No discuto ahora, aunque bien podría, lo acertado o no de estas reflexiones, pero es obvio que para comportarse prudentemente no hace falta mucha imaginación, sino más bien todo lo contrario. Con lo que uno llega a la conclusión de que la creatividad conservadora anunciada en la portada del libro no es sino una especie de truco publicitario. No hay que inventar ni imaginar nada para mantener el intento de defender lo nuestro, lo de casi siempre. Los héroes del pensamiento conservador para Luri son Balmes, Feijóo, Donoso Cortés, Maeztu y Menéndez Pelayo, aunque también Unamuno a ratos; los líderes políticos a admirar, Cánovas, Canalejas y Dato. La Institución Libre de Enseñanza es retratada como una especie de escuela para niños pijos y progres, aunque se desprende una cierta admiración por Fernando de los Ríos, de quien valora la anécdota de que fuera capaz de compartir vino y queso con unos labriegos durante un viaje por España con Chesterton. Al parecer la facundia castellana de aquellos comensales le habría hecho exclamar al inglés algo así como: “¡Qué cultos son estos analfabetos!”. Frase por lo demás difícil de interpretar donde las haya, pues no se sabe si es elogiosa o crítica, ya que al mismo tiempo se alaba la meritocracia que De los Ríos quiso implementar en el sistema educativo.

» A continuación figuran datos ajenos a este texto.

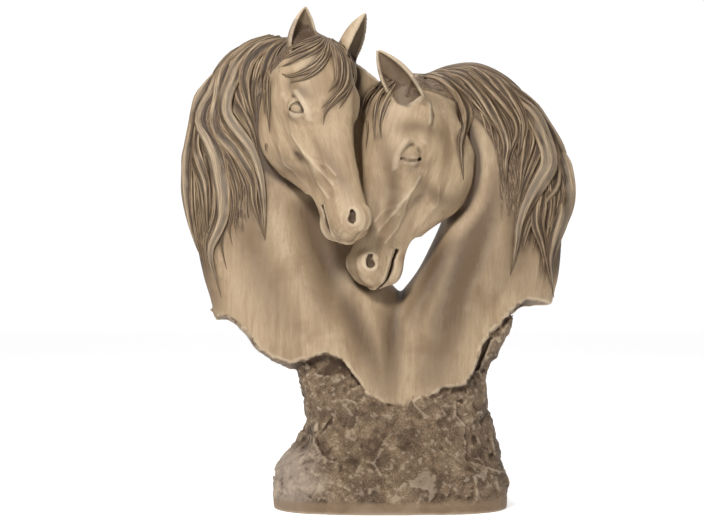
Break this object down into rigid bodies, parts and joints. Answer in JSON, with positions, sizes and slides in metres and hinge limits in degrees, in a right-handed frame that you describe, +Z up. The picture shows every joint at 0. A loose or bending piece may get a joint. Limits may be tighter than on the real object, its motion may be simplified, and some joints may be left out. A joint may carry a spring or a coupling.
{
  "type": "horse head sculpture",
  "caption": "Tabletop sculpture of two nuzzling horse heads with flowing manes, rising from a rough rock foot in one casting with a weathered driftwood finish.",
  "frame": {"origin": "centre of the foot's flat underside", "axes": "+Z up, +X to the right as seen from the front, -Y out of the front towards the viewer"},
  "size_m": [0.388, 0.1501, 0.4811],
  "materials": {
    "weathered_resin": "matt cast resin with a streaked, dark-washed driftwood paint finish"
  },
  "bodies": {
    "root": {"horse_pair_sculpture": "weathered_resin"}
  },
  "joints": []
}
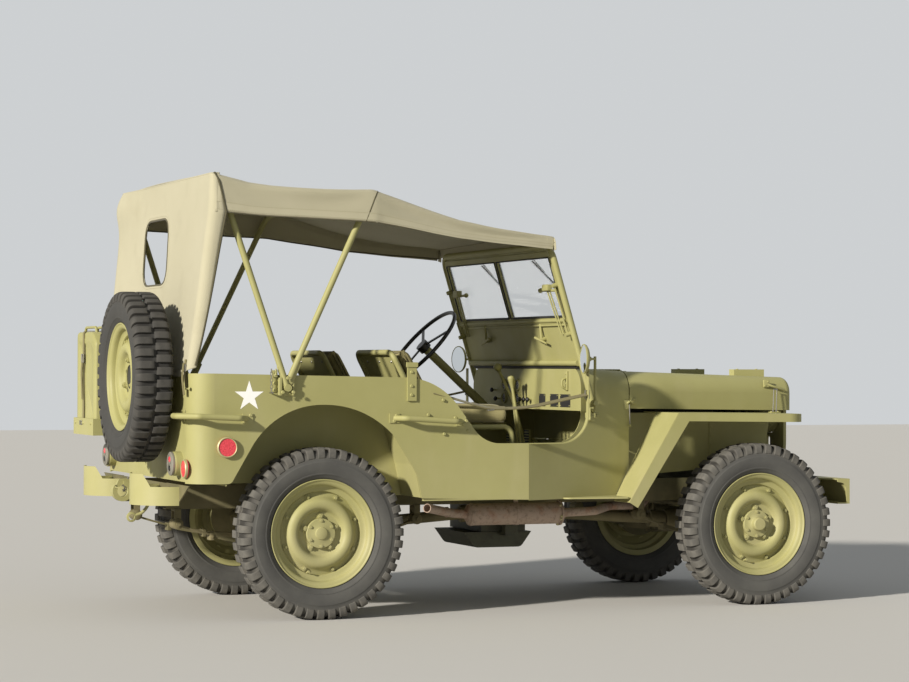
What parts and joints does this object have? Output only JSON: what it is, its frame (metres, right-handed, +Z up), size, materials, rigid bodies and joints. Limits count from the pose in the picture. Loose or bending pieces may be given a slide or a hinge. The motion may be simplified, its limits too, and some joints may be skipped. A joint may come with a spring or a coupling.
{
  "type": "four-wheel-drive army car",
  "caption": "Open quarter-ton army 4x4 car in olive drab with its canvas top up, spare wheel and fuel can at the back; wheels, steering and hood move.",
  "frame": {"origin": "on the ground under the middle of the car's length and width", "axes": "+X forward along the car, +Y to the car's left, +Z up; the rear axle is at x -0.875 m and the front axle at x +1.157 m"},
  "size_m": [3.31, 1.574, 1.836],
  "materials": {
    "body_paint": "semi-matt olive drab paint",
    "chassis_paint": "dusty matt olive paint",
    "top_canvas": "matt sun-bleached canvas",
    "seat_canvas": "matt khaki canvas",
    "tyre_rubber": "dusty black rubber",
    "clear_glass": "clear flat glass",
    "mirror_face": "silvered glass",
    "red_reflector": "glossy red",
    "dark_plastic": "matt painted rim",
    "cast_iron": "painted castings with grime",
    "exhaust_iron": "rusty sheet steel"
  },
  "bodies": {
    "chassis": {"frame": "chassis_paint", "front_bumper": "body_paint", "rear_bumperettes": "body_paint", "pintle_hook": "body_paint", "rear_axle": "chassis_paint", "front_axle": "chassis_paint", "leaf_springs": "chassis_paint", "engine_block": "cast_iron", "radiator": "chassis_paint", "gearbox": "cast_iron", "prop_shafts": "chassis_paint", "exhaust": "exhaust_iron", "tub_floor": "body_paint", "wheelhouses": "body_paint", "tunnel": "body_paint", "toe_board": "body_paint", "dampers": "chassis_paint", "side_right": "body_paint", "side_left": "body_paint", "rear_panel": "body_paint", "cowl": "body_paint", "fender_right": "body_paint", "fender_left": "body_paint", "grille": "body_paint", "headlamps": "body_paint", "windscreen_frame": "body_paint", "windscreen_glass": "clear_glass", "canvas_top": "top_canvas", "top_bows": "body_paint", "driver_seat_frame": "body_paint", "driver_seat_pads": "seat_canvas", "passenger_seat_frame": "body_paint", "passenger_seat_pads": "seat_canvas", "rear_seat_frame": "body_paint", "rear_seat_pads": "seat_canvas", "steering_column": "body_paint", "levers_and_pedals": "body_paint", "fuel_can": "body_paint", "can_rack": "body_paint", "spare_tyre": "tyre_rubber", "spare_wheel": "body_paint", "tail_lamps": "body_paint", "reflectors": "red_reflector", "mirrors": "body_paint", "mirror_glass": "mirror_face"},
    "hood": {"hood": "body_paint"},
    "steering_wheel": {"steering_wheel": "dark_plastic"},
    "knuckle_left": {"knuckle_left": "chassis_paint"},
    "knuckle_right": {"knuckle_right": "chassis_paint"},
    "tie_rod": {"tie_rod": "chassis_paint"},
    "wheel_front_left": {"tyre_front_left": "tyre_rubber", "wheel_front_left": "body_paint"},
    "wheel_front_right": {"tyre_front_right": "tyre_rubber", "wheel_front_right": "body_paint"},
    "wheel_rear_left": {"tyre_rear_left": "tyre_rubber", "wheel_rear_left": "body_paint"},
    "wheel_rear_right": {"tyre_rear_right": "tyre_rubber", "wheel_rear_right": "body_paint"}
  },
  "joints": [
    {"name": "wheel_front_left_spin", "type": "hinge", "parent": "knuckle_left", "child": "wheel_front_left", "pos_m": [1.157, 0.6223, 0.356], "axis": [0, 1, 0], "continuous": true},
    {"name": "wheel_front_right_spin", "type": "hinge", "parent": "knuckle_right", "child": "wheel_front_right", "pos_m": [1.157, -0.6223, 0.356], "axis": [0, 1, 0], "continuous": true},
    {"name": "wheel_rear_left_spin", "type": "hinge", "parent": "chassis", "child": "wheel_rear_left", "pos_m": [-0.875, 0.6223, 0.356], "axis": [0, 1, 0], "continuous": true},
    {"name": "wheel_rear_right_spin", "type": "hinge", "parent": "chassis", "child": "wheel_rear_right", "pos_m": [-0.875, -0.6223, 0.356], "axis": [0, 1, 0], "continuous": true},
    {"name": "steer_left", "type": "hinge", "parent": "chassis", "child": "knuckle_left", "pos_m": [1.157, 0.5, 0.356], "axis": [0, 0, 1], "range_deg": [-27, 27]},
    {"name": "steer_right", "type": "hinge", "parent": "chassis", "child": "knuckle_right", "pos_m": [1.157, -0.5, 0.356], "axis": [0, 0, 1], "range_deg": [-27, 27]},
    {"name": "tie_rod_swing", "type": "hinge", "parent": "knuckle_left", "child": "tie_rod", "pos_m": [0.967, 0.5, 0.431], "axis": [0, 0, 1], "range_deg": [-27, 27]},
    {"name": "steering_wheel_turn", "type": "hinge", "parent": "chassis", "child": "steering_wheel", "pos_m": [-0.045, 0.36, 1.145], "axis": [-0.7431, 0, 0.6691], "range_deg": [-351, 351]},
    {"name": "hood_lift", "type": "hinge", "parent": "chassis", "child": "hood", "pos_m": [0.593, 0, 1.034], "axis": [0, -1, 0], "range_deg": [0, 100]}
  ],
  "couplings": [
    {"joint": "steer_right", "follows": "steer_left", "ratio": 1},
    {"joint": "tie_rod_swing", "follows": "steer_left", "ratio": -1},
    {"joint": "steering_wheel_turn", "follows": "steer_left", "ratio": 13}
  ]
}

Sentido común y prudencia constituyen la columna vertebral del pensamiento conservador, según Luri. Esta afirmación parece excluir de semejantes comportamientos a los progresistas, innovadores casi atolondrados, más apegados a lo moderno o lo que se lleva simplemente por el hecho de serlo, deseosos del cambio por el cambio antes que prestos a llevar a cabo las reformas por ellos prometidas que, finalmente, serán implementadas por los partidos de la burguesía. La lectura lleva a uno a la conclusión de que los conservadores tienen muchas virtudes, entre las que no son pequeñas las del apego a la familia, al terruño y a su propia y particular historia personal. Pero la imaginación brilla por su ausencia, de modo que los progresistas seguirán siendo los auténticos conservadores de la misma.
La imaginación conservadora. Gregorio Luri. Ariel, 2019. 288 páginas. 17,90 euros.